Executive director Bina Genovese said the seller had only recently discovered the potential value of the artwork named “The Bluff, Durban”.
He apparently found the painting about 25 years ago when he was asked to remove rubbish left by people who were moving out of a house in a Karoo town.
“He noticed the painting on the rubbish heap which appealed to him enough for him to keep it,” said Genovese.
When he recently saw an advertisement offering valuations of paintings, he sent an image of his painting.
“He was delighted when the auction house identified it to be by Ruth Prowse and estimated it to be worth R25 300 (and) even greater was his delight when it sold for R55 700.”
Genovese said the painting was probably not immediately identified as valuable because Prowse had signed it with her initials and not her name.

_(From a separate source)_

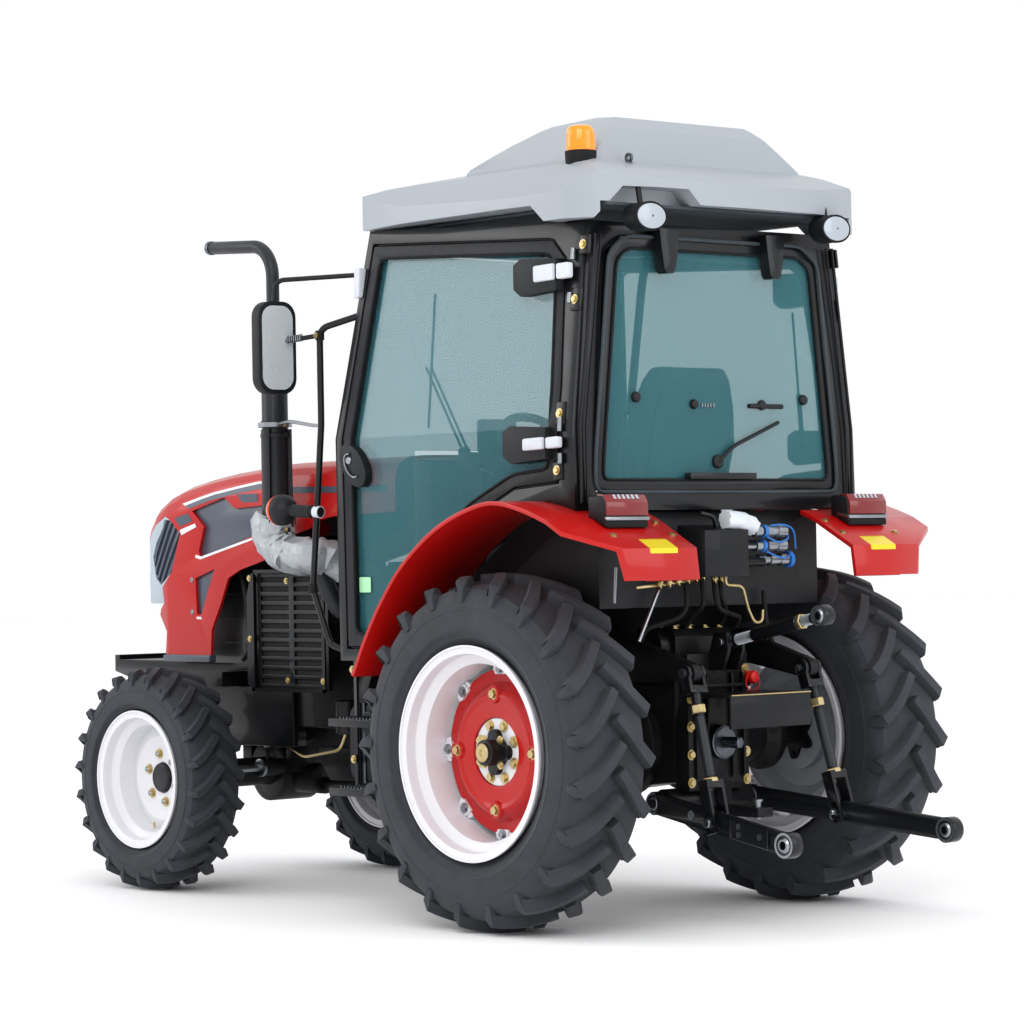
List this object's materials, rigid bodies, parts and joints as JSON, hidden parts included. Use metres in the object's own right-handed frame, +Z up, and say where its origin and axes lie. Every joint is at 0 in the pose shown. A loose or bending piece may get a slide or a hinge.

“Without expertise it was not possible to identify the artist.... Also, the painting was executed in 1913, 100 years ago, with the Durban Bay not developed and the view is therefore not readily identifiable.”
The painting was auctioned on Monday night alongside a number of well-known artworks, including Irma Stern's Malay Girl, which went for R11 697 000, Wolf Kibel’s Houses with Red Roofs, Anton van Wouw’s cast of a Miner with Hand Drill and Maggie Laubser’s Portrait of a Girl with Geese.